Mutluluğu doğum, nişan, düğün ve başarılarla sınırlamak yanlıştır. Duygu ve düşünce güzelliğiyle yaşam koşullarındaki kutlanacak aşamalar, sevip saydıklarıyla karşılaşmak ve birliktelikler, değişik kökenli ve nedenli başarılar da mutlu kılan durumlar ve olgulardır. Ulusal günlerin sevinci, gururu ve onuru da bu kapsamda önde gelen kazanmalardır. Geçtiğimiz günlerde kutladığımız 30 Ağustos 1922 Başkomutanlık Meydan Savaşı Zaferi’nin 97’nci yıldönümü, ulusal varlığımız ve yaşamımız için tarihsel bir dönemecin günüdür. Büyük ATATÜRK ve arkadaşlarının Ulusumuza armağanları olan Cumhuriyetimizin temelini oluşturan zaferin ve TBMM’nin açılışına uzanan 4 Eylûl Sivas Kongresi’nin (o evrede Mustafa Kemal’in, özel kalemi görevini yapan Mazhar Müfit Kansu’ya yazdırdığı “Millet Meclisi kurulacaktır. Kadınlar tesettürden kurtarılacaktır. Din ve devlet işleri birbirinden ayrılacaktır” ilkeleri unutulamaz) birbirini izleyen yıldönümlerinde bir Atatürk gencinin mektubunu yayımlayarak günlerin anlamına vurgu yapmayı uygun buldum:

“ATA’m,

Bu mektubu sana, okumaya geldiğim ücra topraklardan, ileriden yazıyorum. Küçüklüğümden beridir içimdeki ses bana buralara gelmemi, eğitimimi buralarda tamamlamamı söylüyordu, kulak verdim geldim Amerika’ya, tiyatro okuyorum şimdi.

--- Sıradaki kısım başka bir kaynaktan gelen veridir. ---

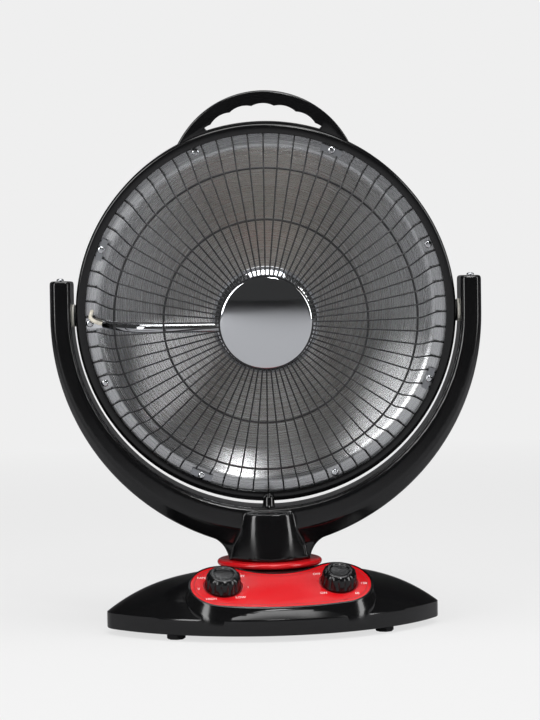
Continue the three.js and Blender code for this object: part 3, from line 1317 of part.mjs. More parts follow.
function elementCoil() {
  const points = coilPoints();
  console.log(`least gap between the coil's turns: ${leastGap(points, 6, COIL_WIRE_RADIUS).toFixed(2)} mm`);
  const rings = points.map((p, i) => {
    const before = points[Math.max(i - 1, 0)];
    const after = points[Math.min(i + 1, points.length - 1)];
    const along = after.clone().sub(before).normalize();
    const out = new THREE.Vector3(p.x, 0, p.z).normalize();
    out.addScaledVector(along, -out.dot(along)).normalize();
    const side = along.clone().cross(out);
    return angles(0, 1.5 * Math.PI, 3).map((turn) => p.clone()
      .addScaledVector(out, COIL_WIRE_RADIUS * Math.cos(turn))
      .addScaledVector(side, COIL_WIRE_RADIUS * Math.sin(turn)));
  });
  return loft(rings);
}

/** The conduit's middle line, from its mouth at the dish's left edge to the element's socket. */
function conduitLine() {
  const reach = SCREW_CIRCLE;
  return [
    [-reach + 16.6, FRONT - 5],
    [-reach + 26.6, FRONT - 18],
    [-reach + 38.6, FRONT - 31],
    [-reach + 54, CONDUIT_Y + 2.2],
    [-reach + 72, CONDUIT_Y],
    [-(reach + SOCKET_RADIUS) / 2, CONDUIT_Y],
    [-CUP_RADIUS, CONDUIT_Y],
    [-SOCKET_RADIUS - 1, CONDUIT_Y],
  ].map(([x, y]) => new THREE.Vector3(x, y, CONDUIT_Z));
}

function conduitTube() {
  const line = conduitLine();
  const body = tube(line, CONDUIT_RADIUS, CONDUIT_RADIUS - CONDUIT_WALL, 8, 14);
  const lugFront = FLANGE_FRONT - GAP - LUG_THICKNESS;
  const mouth = line[0];
  const lugRing = (x, y, half) => [
    new THREE.Vector3(x, y, CONDUIT_Z - half),
    new THREE.Vector3(x, y + LUG_THICKNESS, CONDUIT_Z - half),
    new THREE.Vector3(x, y + LUG_THICKNESS, CONDUIT_Z + half),
    new THREE.Vector3(x, y, CONDUIT_Z + half),
  ];
  const half = LUG_HALF_WIDTH;
  const strap = loft([
    lugRing(-SCREW_CIRCLE - LUG_END, lugFront, half),
    lugRing(-SCREW_CIRCLE + half + 4, lugFront, half),
    lugRing(mouth.x + 6.5, mouth.y - 2.15, half / 2),
  ]);
  const hole = bar('y', SCREW_HOLE, lugFront - 1, FLANGE_FRONT, [-SCREW_CIRCLE, CONDUIT_Z], 8);
  return cut(join(body, strap), hole);
}

/** The sleeved lead: out of the hollow pivot, through the dish's flange and along the conduit. */
function elementLead() {
  const front = FLANGE_FRONT;
  const route = [
    [LEAD_HOLE_X - 11.5, 0, 0],
    [LEAD_HOLE_X - 7.9, -0.1, 0.3],
    [LEAD_HOLE_X - 4.1, -0.7, 2],
    [LEAD_HOLE_X - 1.1, -2.8, 4.3],
    [LEAD_HOLE_X, front + 2.6, LEAD_HOLE_Z],
    [LEAD_HOLE_X, front - 1.8, LEAD_HOLE_Z],
    [LEAD_HOLE_X - 0.5, front - 4.6, LEAD_HOLE_Z - 1.8],
    [LEAD_HOLE_X - 1.1, front - 5.8, LEAD_HOLE_Z - 5.5],
    [LEAD_HOLE_X + 2.9, front - 7.8, CONDUIT_Z + 2.9],
    [LEAD_HOLE_X + 9.1, front - 9.2, CONDUIT_Z + 0.7],
    [LEAD_HOLE_X + 14.2, front - 12, CONDUIT_Z],
  ].map((p) => new THREE.Vector3(...p));
  const end = new THREE.Vector3(-SOCKET_RADIUS - 2, CONDUIT_Y, CONDUIT_Z);
  return tube([...route, ...conduitLine().slice(1, -1), end], LEAD_RADIUS, 0, 6, 34);
}

/** A pan-head screw along Y with its head's underside at a depth. */
function panScrew(x, z, underside, length) {
  const head = underside - SCREW_HEAD_HEIGHT;
  const screw = turnedY([
    [0, head],
    [SCREW_HEAD_RADIUS * 0.6, head],
    [SCREW_HEAD_RADIUS, head + SCREW_HEAD_HEIGHT * 0.6],
    [SCREW_HEAD_RADIUS, underside],
    [SCREW_SHANK_RADIUS, underside],
    [SCREW_SHANK_RADIUS, underside + length],
    [0, underside + length],
  ], 8);
  return screw.translate([x, 0, z]);
}

/** A curved clip plate over the guard's wires, flush inside the rim's opening. */
function guardClip(turn) {
  const outer = RIM_OPENING - CLIP_ROOM;
  const inner = outer - CLIP_WIDTH;
  const half = radians(CLIP_HALF_ANGLE);
  const shape = new THREE.Shape([
    ...angles(-half, half, 4).map((a) => onCircle(0, 0, outer, a)),
    ...angles(half, -half, 4).map((a) => onCircle(0, 0, inner, a)),
  ]);
  const hole = onCircle(SCREW_CIRCLE, 0, SCREW_HOLE, 0);
  shape.holes.push(new THREE.Path(angles(0, 2 * Math.PI, 8).slice(0, -1)
    .map((a) => new THREE.Vector2(hole.x - SCREW_HOLE, 0).add(onCircle(0, 0, SCREW_HOLE, a)))));
  const plate = new THREE.ExtrudeGeometry(shape, { depth: CLIP_THICKNESS, bevelEnabled: false });
  return solid(plate.rotateX(Math.PI / 2).translate(0, CLIP_BACK, 0)).rotate([0, -turn, 0]);
}

function pivotPin(side) {
  const inner = RIM_RADIUS - PIVOT_BLOCK_LENGTH + 1;
  const outer = YOKE_INNER_RADIUS + PIVOT_BOSS_LENGTH + RUNNING_GAP + NUT_THICKNESS + 1;
  const pin = turnedY([[PIN_BORE, inner], [PIN_RADIUS, inner], [PIN_RADIUS, outer], [PIN_BORE, outer]], 12);
  return pin.rotate([0, 0, side * -90]);
}

function pivotNut(side) {
  const from = YOKE_INNER_RADIUS + PIVOT_BOSS_LENGTH + RUNNING_GAP;
  const hexagon = bar('x', NUT_RADIUS, from, from + NUT_THICKNESS, [0, 0], 6);
  const bore = bar('x', PIN_RADIUS + FIT, from - 1, from + NUT_THICKNESS + 1, [0, 0], 12);
  return cut(hexagon, bore).rotate([0, 0, side > 0 ? 0 : 180]);
}

function buildHead(group) {
  addPart(group, 'head_rim', headRim(), 'glossBlack');
  addPart(group, 'rear_cover', rearCover(), 'satinBlack');
  addPart(group, 'reflector', reflector(), 'spunAluminium');
  addPart(group, 'wire_guard', wireGuard(), 'blackWire');
  addPart(group, 'centre_disc', centreDisc(), 'chrome');
  addPart(group, 'front_cup', frontCup(), 'chrome');
  addPart(group, 'element_core', elementCore(), 'ceramic');
  addPart(group, 'element_coil', elementCoil(), 'heatAlloy');
  addPart(group, 'conduit_tube', conduitTube(), 'chrome');
  addPart(group, 'element_lead', elementLead(), 'glassSleeve');
  const lugFront = FLANGE_FRONT - GAP - LUG_THICKNESS;
  const lugScrew = panScrew(-SCREW_CIRCLE, CONDUIT_Z, lugFront - GAP, LUG_SCREW_LENGTH);
  addPart(group, 'conduit_screw', lugScrew, 'chrome');
  screwAngles().forEach((turn, i) => {
    const at = onCircle(0, 0, SCREW_CIRCLE, radians(turn));
    const clipped = i % 2 === 1;
    const underside = clipped ? CLIP_FRONT - GAP : FLANGE_FRONT - GAP;
    addPart(group, `rim_screw_${i + 1}`, panScrew(at.x, at.y, underside, SCREW_LENGTH), 'chrome');
    if (clipped) addPart(group, `guard_clip_${(i + 1) / 2}`, guardClip(turn), 'steel');
  });
  for (const [word, side] of [['left', -1], ['right', 1]]) {
    addPart(group, `pivot_pin_${word}`, pivotPin(side), 'steel');
    addPart(group, `pivot_nut_${word}`, pivotNut(side), 'steel');
  }
}

// ---------------------------------------------------------------------------------------------
// The whole heater
// ---------------------------------------------------------------------------------------------

const heater = new THREE.Group();
const standing = frameAt(heater, [0, 0, 0], [0, 0, 0]);
buildBase(standing);
const swivel = frameAt(standing, [0, AXIS_SETBACK, 0], [0, 0, REST_SWIVEL]);
buildYoke(swivel);
buildHead(frameAt(swivel, [0, 0, PIVOT_HEIGHT], [REST_TILT, 0, 0]));

// The origin goes to the floor under the middle of the whole.
const middle = new THREE.Box3().setFromObject(heater, true).getCenter(new THREE.Vector3());
standing.position.set(-middle.x, -middle.y, 0);
heater.updateMatrixWorld(true);

export default heater;
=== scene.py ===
import json
import logging
import math
from dataclasses import dataclass, field
from enum import Enum
from typing import Any, Iterable, Optional, Sequence

import bmesh
import bpy
from mathutils import Matrix, Vector


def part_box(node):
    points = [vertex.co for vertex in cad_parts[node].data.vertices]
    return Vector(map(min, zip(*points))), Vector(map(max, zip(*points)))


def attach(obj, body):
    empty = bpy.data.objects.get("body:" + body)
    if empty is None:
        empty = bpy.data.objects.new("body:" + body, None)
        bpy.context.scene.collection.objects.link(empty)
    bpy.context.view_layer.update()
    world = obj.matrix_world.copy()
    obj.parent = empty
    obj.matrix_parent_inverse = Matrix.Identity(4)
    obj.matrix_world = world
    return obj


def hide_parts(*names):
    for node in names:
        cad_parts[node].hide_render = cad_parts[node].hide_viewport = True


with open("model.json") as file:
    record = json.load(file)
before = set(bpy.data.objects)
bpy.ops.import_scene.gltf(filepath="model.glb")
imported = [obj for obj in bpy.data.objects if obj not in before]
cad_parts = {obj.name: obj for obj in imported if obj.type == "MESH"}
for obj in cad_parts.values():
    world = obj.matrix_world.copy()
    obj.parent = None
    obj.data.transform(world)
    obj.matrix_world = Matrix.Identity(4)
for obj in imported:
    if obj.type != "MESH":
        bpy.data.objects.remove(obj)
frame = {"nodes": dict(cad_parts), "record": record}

LOG = logging.getLogger("heater")
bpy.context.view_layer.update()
MM = 0.001
TAU = 2 * math.pi
# Between two pieces that seat on each other, in millimetres.
SEAT = 0.3

# A profile or a flat outline, in millimetres.
Outline = list[tuple[float, float]]


# ---------------------------------------------------------------------------------------------
# Numbers and colours
# ---------------------------------------------------------------------------------------------


def linear(code: str) -> tuple[float, float, float, float]:
    """Turn an sRGB hex colour to the linear values that a shader takes.

    Args:
        code: Six hex digits, such as "c4c6c9".

    Returns:
        Red, green, blue and alpha.
    """
    channels = [int(code[i:i + 2], 16) / 255 for i in (0, 2, 4)]
    straight = [c / 12.92 if c <= 0.04045 else ((c + 0.055) / 1.055) ** 2.4 for c in channels]
    return (straight[0], straight[1], straight[2], 1.0)


def spread(low: float, high: float, steps: int) -> list[float]:
    """Even steps from low to high, both included."""
    return [low + (high - low) * i / steps for i in range(steps + 1)]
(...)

Güneşin doğduğu her gün ailemden, dostlarımdan, topraklarımdan uzak olmanın sızısıyla açıyorum gözlerimi güne. Kendimi ve verdiğim kararları sorgularken buluyorum kendimi. “Acaba doğru mu yapıyorum asıl meseleden bu kadar ayrı kalarak; oralarda bir şeyler oluyor, ben nasıl katkı sağlayacağım...?” Özlem ile yanıp tutuşuyorum ama tutuştukça da vazifemi hatırlıyorum.

“Bir gün İstiklâl ve Cumhuriyeti müdafaa mecburiyetine düşersen, vazifeye atılmak için, içinde bulunacağın vaziyetin imkân ve şeraitini düşünmeyeceksin!” demiştin Ata’m. O gün bugündür, benim de vazifem eğitimimdir. Aldığım eğitim, benim tutkum, arkamda gurur duyduğum ülkem, tesellim ve güvenimdir. İşte arkamdaki destek budur ki, tutuşmuş çırama üflüyor.

Döner dönmez bir oyun oynayacağım Ankara’da. Yazarı Mehmet Baydur diyor ki “Dünyayı değiştirebilirsiniz tiyatroyla. Savaşları önleyebilirsiniz. İnsanları daha iyi, daha güzel insanlar yapabilirsiniz! Tiyatro ile enflasyonu düşürebilir, eğitimi doğrultabilir, adaleti sağlayabilirsiniz. Tiyatro ile insanlar, insan olduklarını hiç unutmamak üzere anlarlar! Ancak tiyatroda mümkündür gerçeği görmek.”